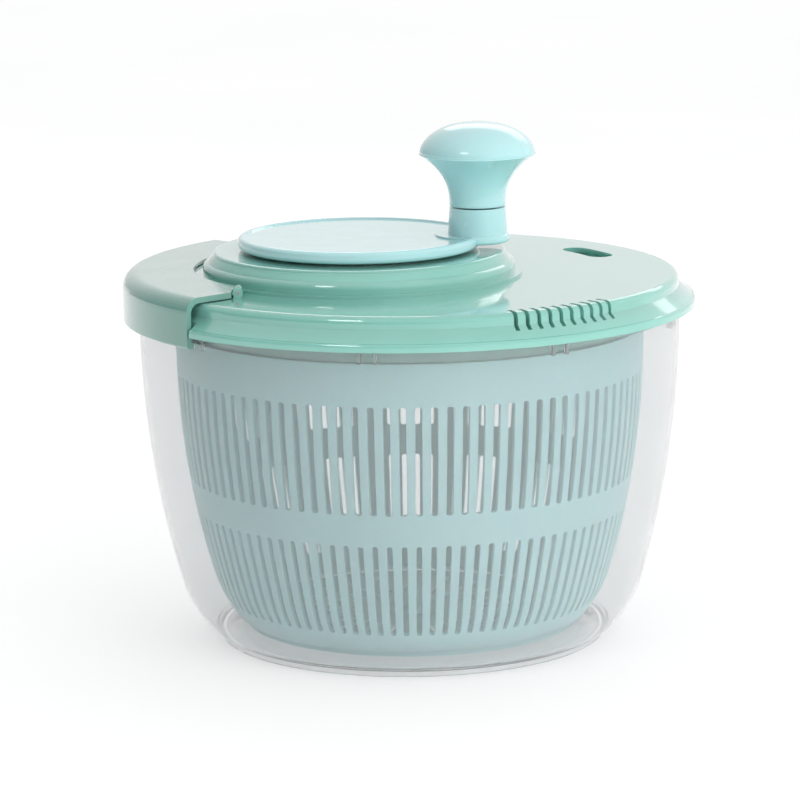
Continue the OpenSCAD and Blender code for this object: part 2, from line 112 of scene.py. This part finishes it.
# Knob
NECK_R = 12.8 * MM
NECK_CURVE = 2.6
DOME_H = 14.5 * MM
KNOB_BORE_R = 3.55 * MM
KNOB_X = (knob_lo.x + knob_hi.x) / 2
KNOB_R = (knob_hi.x - knob_lo.x) / 2


# ---------------------------------------------------------------- materials
class Nodes:
    """A material's node tree, with short calls to add and link nodes."""

    def __init__(self, name):
        self.material = bpy.data.materials.new(name)
        self.material.use_nodes = True
        self.tree = self.material.node_tree
        self.tree.nodes.clear()
        self.output = self.add("ShaderNodeOutputMaterial")
        self.shader = self.add("ShaderNodeBsdfPrincipled")
        self.link(self.shader, "BSDF", self.output, "Surface")
        self.coords = self.add("ShaderNodeTexCoord")

    def add(self, kind, **values):
        made = self.tree.nodes.new(kind)
        for key, value in values.items():
            setattr(made, key, value)
        return made

    def link(self, source, out, target, into):
        self.tree.links.new(source.outputs[out], target.inputs[into])

    def noise(self, scale, detail=3.0, stretch=None):
        made = self.add("ShaderNodeTexNoise")
        made.inputs["Scale"].default_value = scale
        made.inputs["Detail"].default_value = detail
        if stretch:
            mapping = self.add("ShaderNodeMapping")
            mapping.inputs["Scale"].default_value = stretch
            self.link(self.coords, "Object", mapping, "Vector")
            self.link(mapping, "Vector", made, "Vector")
        else:
            self.link(self.coords, "Object", made, "Vector")
        return made

    def ramp(self, source, low, high, start=0.3, end=0.7):
        """Maps a noise's factor to a range of numbers."""
        made = self.add("ShaderNodeMapRange")
        made.inputs["From Min"].default_value = start
        made.inputs["From Max"].default_value = end
        made.inputs["To Min"].default_value = low
        made.inputs["To Max"].default_value = high
        self.link(source, "Fac", made, "Value")
        return made

    def colours(self, source, first, second, start=0.35, end=0.65):
        made = self.add("ShaderNodeValToRGB")
        stops = made.color_ramp.elements
        stops[0].position, stops[1].position = start, end
        stops[0].color, stops[1].color = (*first, 1), (*second, 1)
        self.link(source, "Fac", made, "Fac")
        return made

    def bump(self, source, strength, distance, out="Fac"):
        made = self.add("ShaderNodeBump")
        made.inputs["Strength"].default_value = strength
        made.inputs["Distance"].default_value = distance
        self.link(source, out, made, "Height")
        return made

    def set(self, **values):
        for key, value in values.items():
            self.shader.inputs[key.replace("_", " ")].default_value = value


def moulded(name, first, second, rough=(0.25, 0.34), texture=0.12, fine=900, **values):
    """Moulded plastic: faint flow clouds in the colour, fine skin texture and uneven gloss."""
    n = Nodes(name)
    clouds = n.noise(14, 4)
    n.link(n.colours(clouds, first, second), "Color", n.shader, "Base Color")
    n.link(n.ramp(n.noise(60, 5), *rough), "Result", n.shader, "Roughness")
    n.link(n.bump(n.noise(fine, 2), texture, 0.0001), "Normal", n.shader, "Normal")
    n.set(**values)
    return n.material


def brushed(name, colour, rough=(0.18, 0.36)):
    """Turned steel with fine rings around Z."""
    n = Nodes(name)
    grain = n.noise(120, 6, (1, 1, 30))
    dark = tuple(c * 0.82 for c in colour)
    n.link(n.colours(grain, dark, colour), "Color", n.shader, "Base Color")
    n.link(n.ramp(grain, *rough), "Result", n.shader, "Roughness")
    n.link(n.bump(grain, 0.15, 0.0001), "Normal", n.shader, "Normal")
    n.set(Metallic=1.0)
    return n.material


AQUA = ((0.54, 0.90, 0.92), (0.57, 0.93, 0.95))
SKY = ((0.42, 0.71, 0.73), (0.45, 0.74, 0.76))
PALE = ((0.15, 0.34, 0.285), (0.17, 0.37, 0.315))
MINT = ((0.33, 0.76, 0.66), (0.36, 0.79, 0.70))

blue_plastic = moulded("blue_plastic", *SKY, rough=(0.2, 0.28), texture=0.05,
                       Coat_Weight=1.0, Coat_Roughness=0.08, Subsurface_Weight=0.15,
                       Subsurface_Scale=0.004)
latch_plastic = moulded("latch_plastic", *PALE, rough=(0.2, 0.28), texture=0.05,
                        Coat_Weight=1.0, Coat_Roughness=0.08, Subsurface_Weight=0.15,
                        Subsurface_Scale=0.004)
basket_plastic = moulded("basket_plastic", *AQUA, rough=(0.32, 0.44), texture=0.1,
                         Subsurface_Weight=0.15, Subsurface_Scale=0.003)
green_plastic = moulded("green_plastic", *MINT, rough=(0.08, 0.16), texture=0.03,
                        Transmission_Weight=0.42, IOR=1.5, Coat_Weight=1.0,
                        Coat_IOR=1.6, Coat_Roughness=0.05)
clear_plastic = moulded("clear_plastic", (0.895, 0.90, 0.905), (0.915, 0.92, 0.925),
                        rough=(0.015, 0.05), texture=0.02, fine=300,
                        Transmission_Weight=0.88, IOR=1.4)
white_plastic = moulded("white_plastic", (0.80, 0.81, 0.78), (0.84, 0.85, 0.82),
                        rough=(0.4, 0.5))
steel = brushed("steel", (0.68, 0.69, 0.70))

FINISH = {"clear_bowl": clear_plastic, "basket_plastic": basket_plastic,
          "latch_plastic": latch_plastic,
          "green_plastic": green_plastic, "blue_plastic": blue_plastic,
          "white_plastic": white_plastic, "steel": steel}


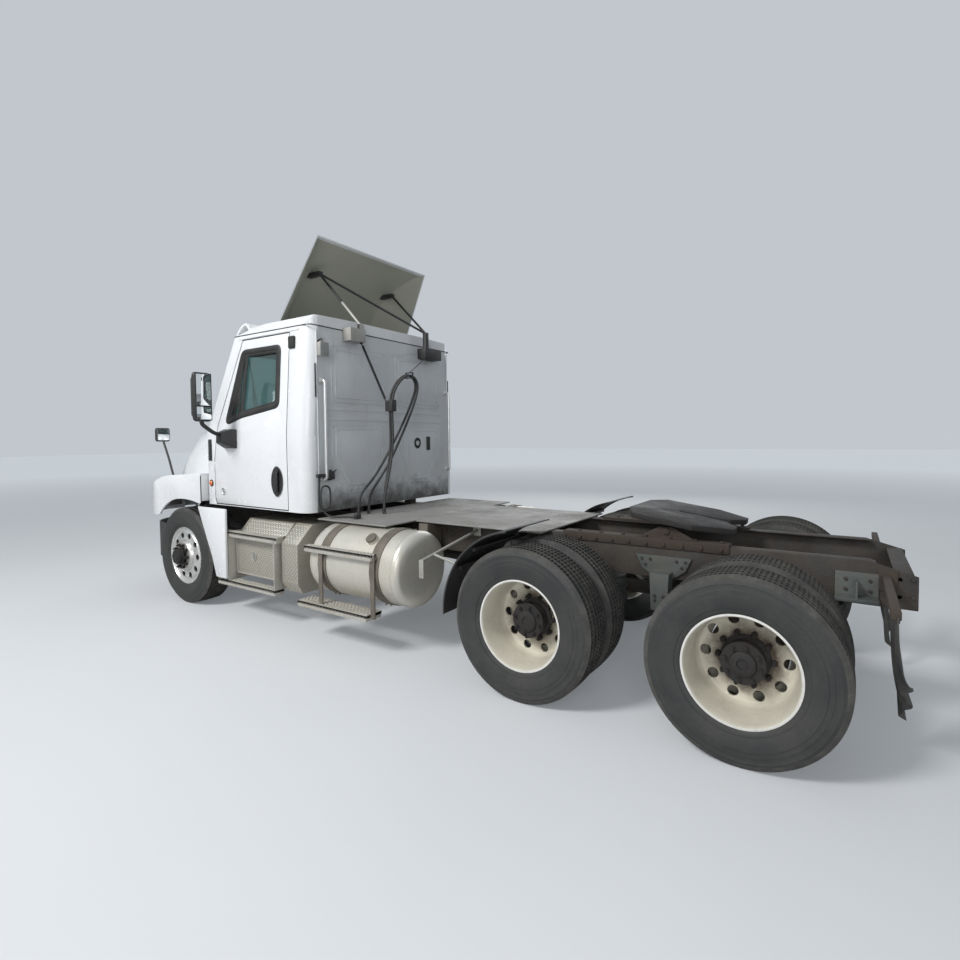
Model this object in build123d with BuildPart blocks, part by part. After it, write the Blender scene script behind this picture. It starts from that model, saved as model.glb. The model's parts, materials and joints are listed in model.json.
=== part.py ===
"""Day-cab tractor unit, 6x4, with a raised roof deflector and a fifth wheel.

Millimetres. +X is forward, +Y is the driver's left, +Z is up. The origin is on the ground,
under the middle of the whole vehicle. Pieces of the left side are mirrored to the right.
"""

import os
from math import cos, pi, radians, sin, sqrt, tan

from build123d import *

os.makedirs("parts", exist_ok=True)

# Overall plan
rear_overhang = 800.0
tandem_spacing = 1320.0
wheelbase = 4775.0
front_overhang = 1235.0
overall_length = rear_overhang + tandem_spacing / 2 + wheelbase + front_overhang
rear_end_x = -overall_length / 2
nose_x = overall_length / 2
rear_axle_x = rear_end_x + rear_overhang
front_drive_x = rear_axle_x + tandem_spacing
front_axle_x = nose_x - front_overhang
seat_gap = 0.3
run_gap = 0.05
turn_gap = 5.0

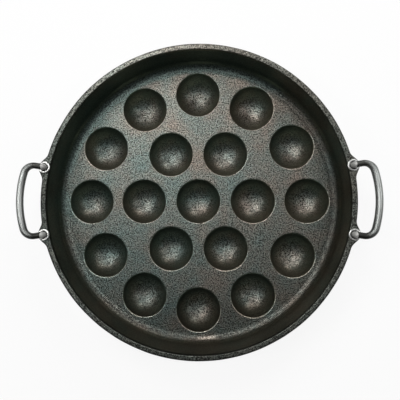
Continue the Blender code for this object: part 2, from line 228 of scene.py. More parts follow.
class Shell:
    """Collects points in millimetres and faces, and makes one mesh of them."""

    def __init__(self):
        self.points = []
        self.faces = []

    def rings(self, rings, closed=False):
        """Joins rings of equal length with quads, and the last ring to the first if closed."""
        start = len(self.points)
        count = len(rings[0])
        for ring in rings:
            self.points.extend(ring)
        pairs = len(rings) if closed else len(rings) - 1
        for k in range(pairs):
            a, b = start + k * count, start + (k + 1) % len(rings) * count
            for i in range(count):
                j = (i + 1) % count
                self.faces.append((a + i, a + j, b + j, b + i))

    def fan(self, ring, tip):
        """Closes a ring of points with triangles that meet at a tip."""
        start = len(self.points)
        self.points.extend(ring)
        self.points.append(tip)
        count = len(ring)
        for i in range(count):
            self.faces.append((start + i, start + (i + 1) % count, start + count))

    def patch(self, points, triangles):
        """Adds a flat patch of triangles."""
        start = len(self.points)
        self.points.extend(points)
        self.faces.extend(tuple(start + i for i in corners) for corners in triangles)

    def mesh(self, name):
        """The mesh in metres, with shared points merged and faces turned outwards."""
        mesh = bpy.data.meshes.new(name)
        mesh.from_pydata([Vector(p) * MM for p in self.points], [], self.faces)
        shape = bmesh.new()
        shape.from_mesh(mesh)
        bmesh.ops.remove_doubles(shape, verts=shape.verts, dist=SAME_POINT)
        bmesh.ops.dissolve_degenerate(shape, edges=shape.edges, dist=NO_LENGTH)
        bmesh.ops.recalc_face_normals(shape, faces=shape.faces)
        shape.to_mesh(mesh)
        shape.free()
        return mesh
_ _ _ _
### YOUR INSTRUCTIONS:
Of the lines above, extract only those from the line with "Continue the Blender" to the line with "self.faces = []", both included, exactly as written.

### WORKED ANSWER:
Continue the Blender code for this object: part 2, from line 228 of scene.py. More parts follow.
class Shell:
    """Collects points in millimetres and faces, and makes one mesh of them."""

    def __init__(self):
        self.points = []
        self.faces = []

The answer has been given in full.